Work required: Reproduce each line exactly. Skip none.

Source material:
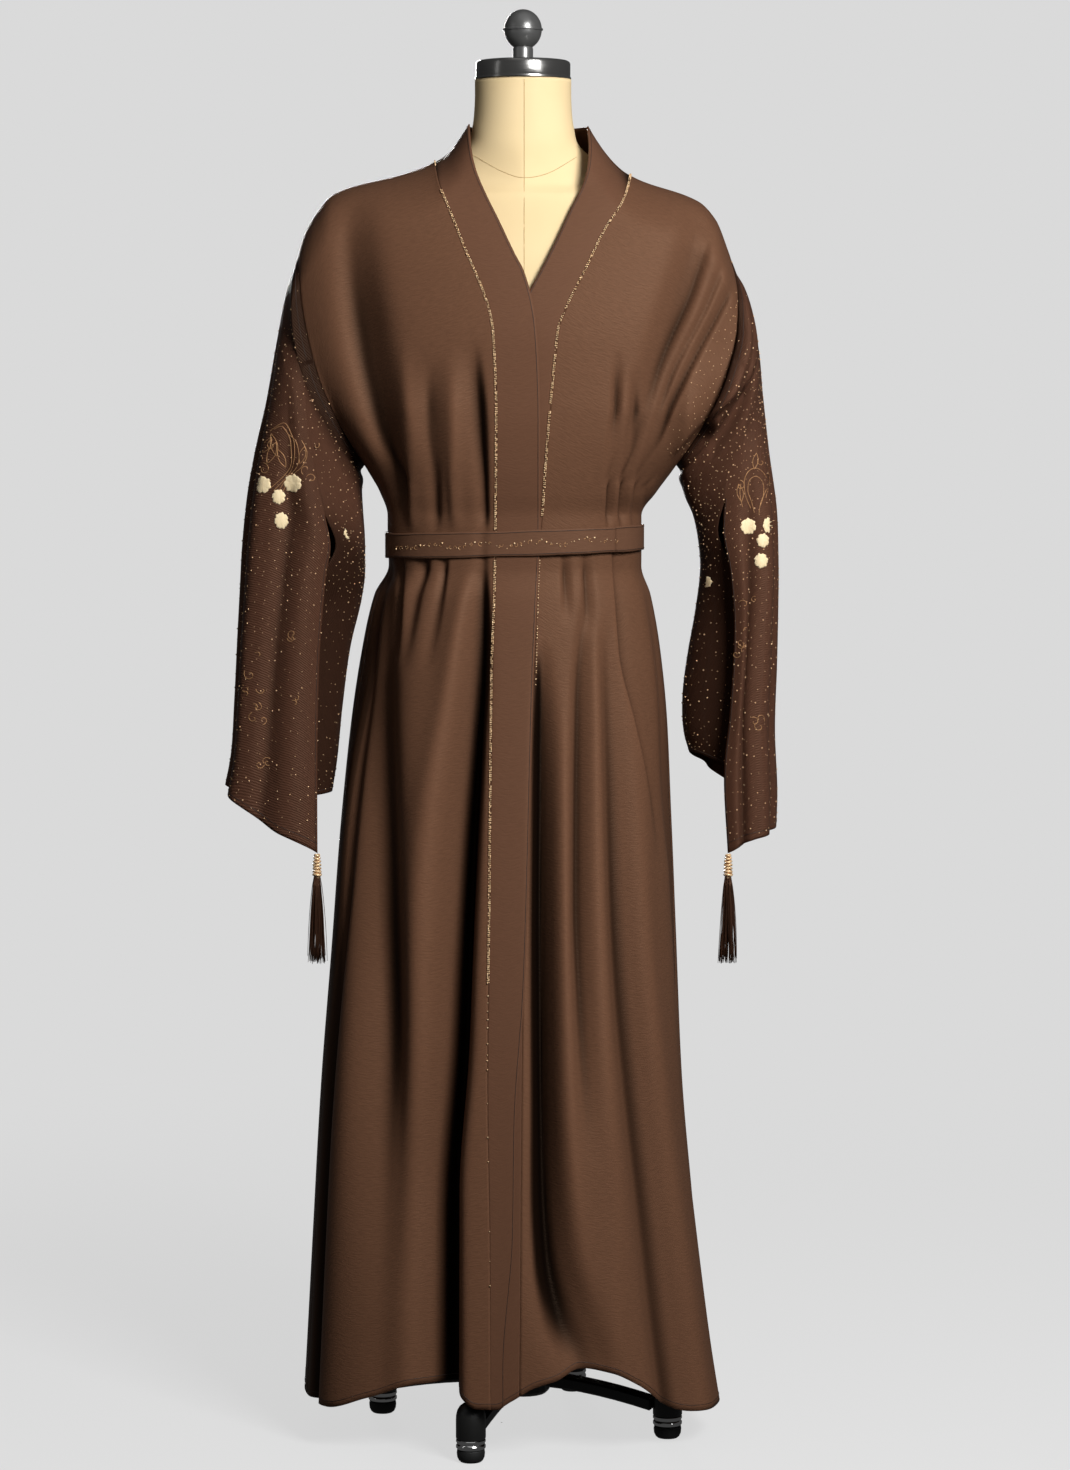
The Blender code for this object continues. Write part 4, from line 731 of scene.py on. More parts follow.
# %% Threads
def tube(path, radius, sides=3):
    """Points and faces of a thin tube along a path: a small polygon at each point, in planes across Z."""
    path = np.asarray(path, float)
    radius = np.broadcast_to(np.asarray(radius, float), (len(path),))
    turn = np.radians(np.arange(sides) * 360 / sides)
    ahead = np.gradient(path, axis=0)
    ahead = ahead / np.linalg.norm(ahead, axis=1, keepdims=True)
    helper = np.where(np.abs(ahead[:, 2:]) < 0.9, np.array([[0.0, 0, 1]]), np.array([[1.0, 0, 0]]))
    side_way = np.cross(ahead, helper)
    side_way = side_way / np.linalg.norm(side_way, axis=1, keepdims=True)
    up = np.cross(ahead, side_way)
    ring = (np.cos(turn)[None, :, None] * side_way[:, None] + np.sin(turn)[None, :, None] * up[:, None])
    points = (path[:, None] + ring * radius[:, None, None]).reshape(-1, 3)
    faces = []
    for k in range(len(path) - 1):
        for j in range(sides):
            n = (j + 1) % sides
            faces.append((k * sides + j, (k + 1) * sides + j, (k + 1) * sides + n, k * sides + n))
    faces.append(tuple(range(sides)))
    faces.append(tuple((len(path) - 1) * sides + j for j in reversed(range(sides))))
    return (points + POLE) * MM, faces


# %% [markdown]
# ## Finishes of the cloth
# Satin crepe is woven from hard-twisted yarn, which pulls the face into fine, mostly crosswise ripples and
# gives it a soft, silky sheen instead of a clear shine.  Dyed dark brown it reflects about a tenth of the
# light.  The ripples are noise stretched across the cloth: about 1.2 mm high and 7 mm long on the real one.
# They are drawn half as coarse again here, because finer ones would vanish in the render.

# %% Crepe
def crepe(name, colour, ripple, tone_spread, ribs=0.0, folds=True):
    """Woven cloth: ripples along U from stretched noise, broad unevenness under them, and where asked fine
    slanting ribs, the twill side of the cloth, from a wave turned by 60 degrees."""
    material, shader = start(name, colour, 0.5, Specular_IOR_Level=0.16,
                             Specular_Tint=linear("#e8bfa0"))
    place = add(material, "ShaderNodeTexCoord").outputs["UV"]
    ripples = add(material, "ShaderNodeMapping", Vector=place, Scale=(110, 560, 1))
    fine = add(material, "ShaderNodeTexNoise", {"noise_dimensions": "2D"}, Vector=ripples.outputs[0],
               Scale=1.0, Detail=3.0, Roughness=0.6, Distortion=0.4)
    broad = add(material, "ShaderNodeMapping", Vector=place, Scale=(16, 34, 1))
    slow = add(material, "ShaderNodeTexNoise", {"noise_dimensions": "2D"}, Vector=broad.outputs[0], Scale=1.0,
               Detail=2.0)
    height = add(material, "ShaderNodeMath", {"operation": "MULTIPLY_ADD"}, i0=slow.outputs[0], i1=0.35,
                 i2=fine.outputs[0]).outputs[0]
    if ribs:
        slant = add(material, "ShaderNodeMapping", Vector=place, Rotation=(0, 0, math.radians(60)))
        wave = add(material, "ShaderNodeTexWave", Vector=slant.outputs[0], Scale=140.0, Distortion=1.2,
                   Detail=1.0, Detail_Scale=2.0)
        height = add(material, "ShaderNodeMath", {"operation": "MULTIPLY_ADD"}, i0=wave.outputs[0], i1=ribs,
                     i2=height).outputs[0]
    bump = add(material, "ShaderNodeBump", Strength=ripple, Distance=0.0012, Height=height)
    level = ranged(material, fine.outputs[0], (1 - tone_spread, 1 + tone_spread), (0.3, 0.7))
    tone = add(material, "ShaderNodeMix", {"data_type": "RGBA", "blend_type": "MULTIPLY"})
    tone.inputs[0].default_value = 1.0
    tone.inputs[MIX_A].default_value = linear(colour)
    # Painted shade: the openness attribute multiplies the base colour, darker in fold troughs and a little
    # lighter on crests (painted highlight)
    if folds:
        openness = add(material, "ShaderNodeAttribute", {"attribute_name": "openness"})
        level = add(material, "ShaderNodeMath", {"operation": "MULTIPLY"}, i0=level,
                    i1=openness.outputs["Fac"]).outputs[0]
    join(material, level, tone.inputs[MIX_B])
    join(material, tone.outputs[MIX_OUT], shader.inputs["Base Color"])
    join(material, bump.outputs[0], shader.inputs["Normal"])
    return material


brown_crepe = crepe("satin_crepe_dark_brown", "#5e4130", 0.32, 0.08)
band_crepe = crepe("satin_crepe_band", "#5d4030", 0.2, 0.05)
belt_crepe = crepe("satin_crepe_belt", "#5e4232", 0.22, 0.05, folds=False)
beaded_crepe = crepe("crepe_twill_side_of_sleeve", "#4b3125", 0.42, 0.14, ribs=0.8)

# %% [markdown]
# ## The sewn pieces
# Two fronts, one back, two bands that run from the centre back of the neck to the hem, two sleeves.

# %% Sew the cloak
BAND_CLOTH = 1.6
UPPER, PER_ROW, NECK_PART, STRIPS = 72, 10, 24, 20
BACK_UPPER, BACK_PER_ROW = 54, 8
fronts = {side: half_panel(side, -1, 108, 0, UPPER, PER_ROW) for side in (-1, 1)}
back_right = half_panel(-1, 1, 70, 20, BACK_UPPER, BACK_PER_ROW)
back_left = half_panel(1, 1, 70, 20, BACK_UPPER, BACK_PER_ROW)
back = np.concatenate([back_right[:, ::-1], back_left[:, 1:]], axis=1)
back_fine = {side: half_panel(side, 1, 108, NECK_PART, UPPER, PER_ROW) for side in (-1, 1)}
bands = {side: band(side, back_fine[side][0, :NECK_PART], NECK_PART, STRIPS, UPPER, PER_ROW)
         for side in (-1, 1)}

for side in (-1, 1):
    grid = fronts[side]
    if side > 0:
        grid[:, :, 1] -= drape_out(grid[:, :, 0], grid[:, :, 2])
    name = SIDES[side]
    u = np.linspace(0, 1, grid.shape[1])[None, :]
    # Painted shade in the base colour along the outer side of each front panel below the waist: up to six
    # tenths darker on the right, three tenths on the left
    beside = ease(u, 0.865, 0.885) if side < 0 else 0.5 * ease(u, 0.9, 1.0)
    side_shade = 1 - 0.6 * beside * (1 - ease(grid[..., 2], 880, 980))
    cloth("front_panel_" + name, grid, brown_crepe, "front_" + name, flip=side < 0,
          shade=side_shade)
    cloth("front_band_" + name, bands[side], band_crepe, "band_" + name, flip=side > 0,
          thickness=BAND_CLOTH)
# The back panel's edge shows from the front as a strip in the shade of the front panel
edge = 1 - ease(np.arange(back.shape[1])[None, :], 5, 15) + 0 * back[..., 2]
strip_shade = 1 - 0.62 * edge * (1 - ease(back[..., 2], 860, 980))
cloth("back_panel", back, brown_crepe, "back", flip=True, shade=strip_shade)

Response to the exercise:
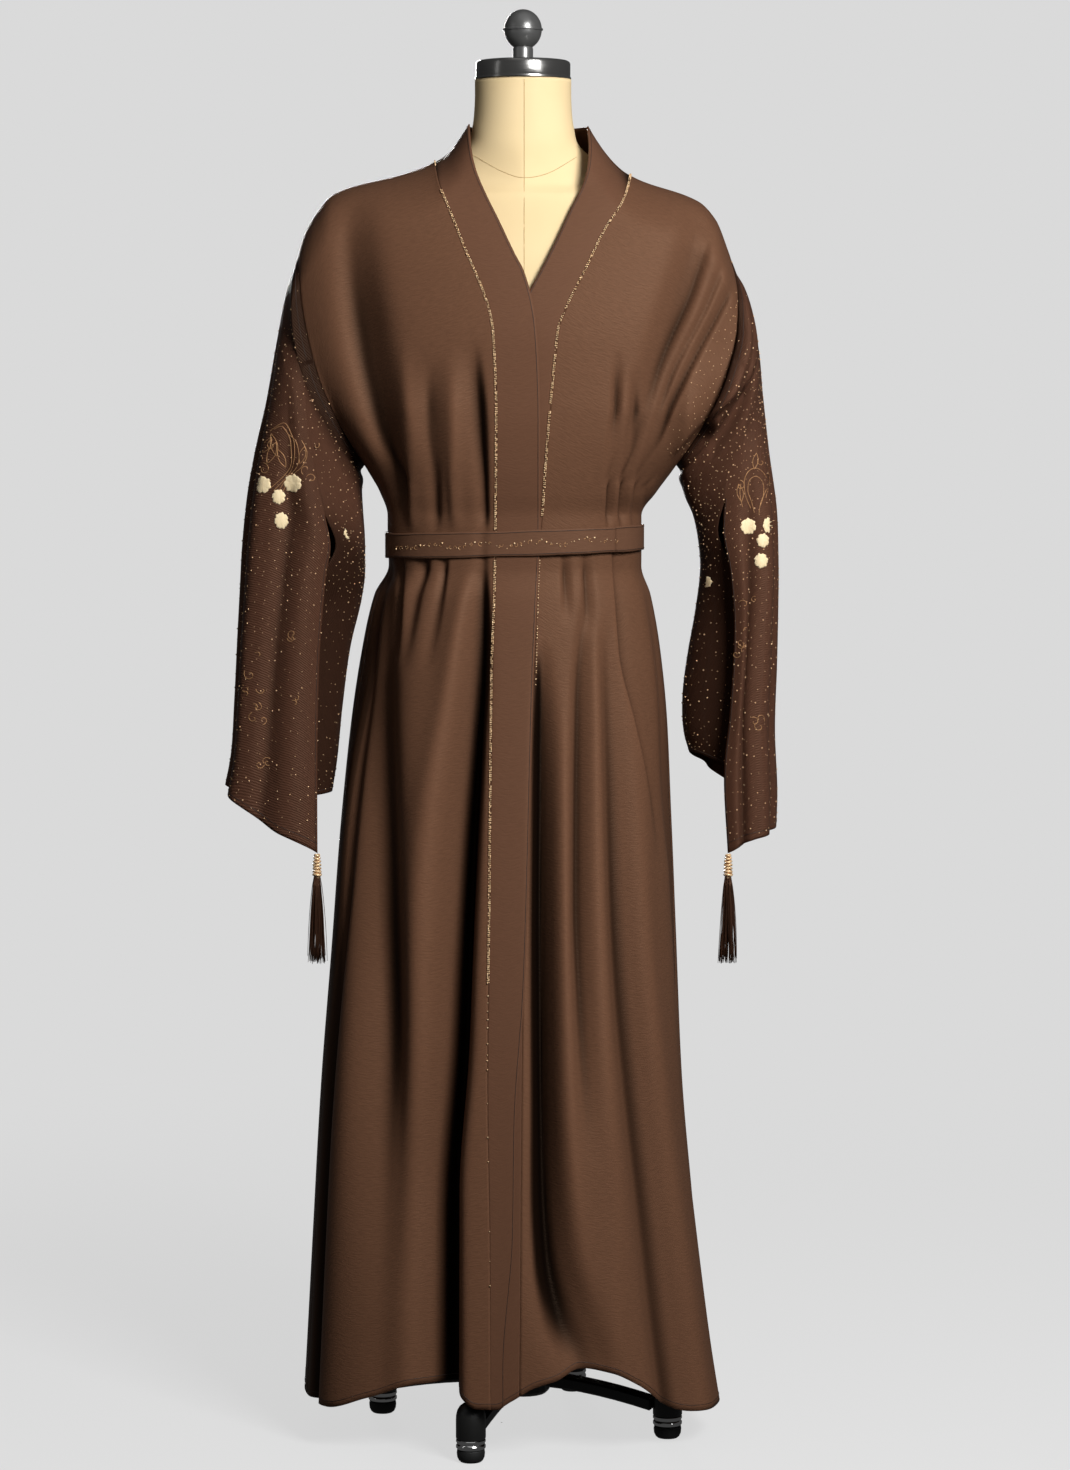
The Blender code for this object continues. Write part 4, from line 731 of scene.py on. More parts follow.
# %% Threads
def tube(path, radius, sides=3):
    """Points and faces of a thin tube along a path: a small polygon at each point, in planes across Z."""
    path = np.asarray(path, float)
    radius = np.broadcast_to(np.asarray(radius, float), (len(path),))
    turn = np.radians(np.arange(sides) * 360 / sides)
    ahead = np.gradient(path, axis=0)
    ahead = ahead / np.linalg.norm(ahead, axis=1, keepdims=True)
    helper = np.where(np.abs(ahead[:, 2:]) < 0.9, np.array([[0.0, 0, 1]]), np.array([[1.0, 0, 0]]))
    side_way = np.cross(ahead, helper)
    side_way = side_way / np.linalg.norm(side_way, axis=1, keepdims=True)
    up = np.cross(ahead, side_way)
    ring = (np.cos(turn)[None, :, None] * side_way[:, None] + np.sin(turn)[None, :, None] * up[:, None])
    points = (path[:, None] + ring * radius[:, None, None]).reshape(-1, 3)
    faces = []
    for k in range(len(path) - 1):
        for j in range(sides):
            n = (j + 1) % sides
            faces.append((k * sides + j, (k + 1) * sides + j, (k + 1) * sides + n, k * sides + n))
    faces.append(tuple(range(sides)))
    faces.append(tuple((len(path) - 1) * sides + j for j in reversed(range(sides))))
    return (points + POLE) * MM, faces


# %% [markdown]
# ## Finishes of the cloth
# Satin crepe is woven from hard-twisted yarn, which pulls the face into fine, mostly crosswise ripples and
# gives it a soft, silky sheen instead of a clear shine.  Dyed dark brown it reflects about a tenth of the
# light.  The ripples are noise stretched across the cloth: about 1.2 mm high and 7 mm long on the real one.
# They are drawn half as coarse again here, because finer ones would vanish in the render.

# %% Crepe
def crepe(name, colour, ripple, tone_spread, ribs=0.0, folds=True):
    """Woven cloth: ripples along U from stretched noise, broad unevenness under them, and where asked fine
    slanting ribs, the twill side of the cloth, from a wave turned by 60 degrees."""
    material, shader = start(name, colour, 0.5, Specular_IOR_Level=0.16,
                             Specular_Tint=linear("#e8bfa0"))
    place = add(material, "ShaderNodeTexCoord").outputs["UV"]
    ripples = add(material, "ShaderNodeMapping", Vector=place, Scale=(110, 560, 1))
    fine = add(material, "ShaderNodeTexNoise", {"noise_dimensions": "2D"}, Vector=ripples.outputs[0],
               Scale=1.0, Detail=3.0, Roughness=0.6, Distortion=0.4)
    broad = add(material, "ShaderNodeMapping", Vector=place, Scale=(16, 34, 1))
    slow = add(material, "ShaderNodeTexNoise", {"noise_dimensions": "2D"}, Vector=broad.outputs[0], Scale=1.0,
               Detail=2.0)
    height = add(material, "ShaderNodeMath", {"operation": "MULTIPLY_ADD"}, i0=slow.outputs[0], i1=0.35,
                 i2=fine.outputs[0]).outputs[0]
    if ribs:
        slant = add(material, "ShaderNodeMapping", Vector=place, Rotation=(0, 0, math.radians(60)))
        wave = add(material, "ShaderNodeTexWave", Vector=slant.outputs[0], Scale=140.0, Distortion=1.2,
                   Detail=1.0, Detail_Scale=2.0)
        height = add(material, "ShaderNodeMath", {"operation": "MULTIPLY_ADD"}, i0=wave.outputs[0], i1=ribs,
                     i2=height).outputs[0]
    bump = add(material, "ShaderNodeBump", Strength=ripple, Distance=0.0012, Height=height)
    level = ranged(material, fine.outputs[0], (1 - tone_spread, 1 + tone_spread), (0.3, 0.7))
    tone = add(material, "ShaderNodeMix", {"data_type": "RGBA", "blend_type": "MULTIPLY"})
    tone.inputs[0].default_value = 1.0
    tone.inputs[MIX_A].default_value = linear(colour)
    # Painted shade: the openness attribute multiplies the base colour, darker in fold troughs and a little
    # lighter on crests (painted highlight)
    if folds:
        openness = add(material, "ShaderNodeAttribute", {"attribute_name": "openness"})
        level = add(material, "ShaderNodeMath", {"operation": "MULTIPLY"}, i0=level,
                    i1=openness.outputs["Fac"]).outputs[0]
    join(material, level, tone.inputs[MIX_B])
    join(material, tone.outputs[MIX_OUT], shader.inputs["Base Color"])
    join(material, bump.outputs[0], shader.inputs["Normal"])
    return material


brown_crepe = crepe("satin_crepe_dark_brown", "#5e4130", 0.32, 0.08)
band_crepe = crepe("satin_crepe_band", "#5d4030", 0.2, 0.05)
belt_crepe = crepe("satin_crepe_belt", "#5e4232", 0.22, 0.05, folds=False)
beaded_crepe = crepe("crepe_twill_side_of_sleeve", "#4b3125", 0.42, 0.14, ribs=0.8)

# %% [markdown]
# ## The sewn pieces
# Two fronts, one back, two bands that run from the centre back of the neck to the hem, two sleeves.

# %% Sew the cloak
BAND_CLOTH = 1.6
UPPER, PER_ROW, NECK_PART, STRIPS = 72, 10, 24, 20
BACK_UPPER, BACK_PER_ROW = 54, 8
fronts = {side: half_panel(side, -1, 108, 0, UPPER, PER_ROW) for side in (-1, 1)}
back_right = half_panel(-1, 1, 70, 20, BACK_UPPER, BACK_PER_ROW)
back_left = half_panel(1, 1, 70, 20, BACK_UPPER, BACK_PER_ROW)
back = np.concatenate([back_right[:, ::-1], back_left[:, 1:]], axis=1)
back_fine = {side: half_panel(side, 1, 108, NECK_PART, UPPER, PER_ROW) for side in (-1, 1)}
bands = {side: band(side, back_fine[side][0, :NECK_PART], NECK_PART, STRIPS, UPPER, PER_ROW)
         for side in (-1, 1)}

for side in (-1, 1):
    grid = fronts[side]
    if side > 0:
        grid[:, :, 1] -= drape_out(grid[:, :, 0], grid[:, :, 2])
    name = SIDES[side]
    u = np.linspace(0, 1, grid.shape[1])[None, :]
    # Painted shade in the base colour along the outer side of each front panel below the waist: up to six
    # tenths darker on the right, three tenths on the left
    beside = ease(u, 0.865, 0.885) if side < 0 else 0.5 * ease(u, 0.9, 1.0)
    side_shade = 1 - 0.6 * beside * (1 - ease(grid[..., 2], 880, 980))
    cloth("front_panel_" + name, grid, brown_crepe, "front_" + name, flip=side < 0,
          shade=side_shade)
    cloth("front_band_" + name, bands[side], band_crepe, "band_" + name, flip=side > 0,
          thickness=BAND_CLOTH)
# The back panel's edge shows from the front as a strip in the shade of the front panel
edge = 1 - ease(np.arange(back.shape[1])[None, :], 5, 15) + 0 * back[..., 2]
strip_shade = 1 - 0.62 * edge * (1 - ease(back[..., 2], 860, 980))
cloth("back_panel", back, brown_crepe, "back", flip=True, shade=strip_shade)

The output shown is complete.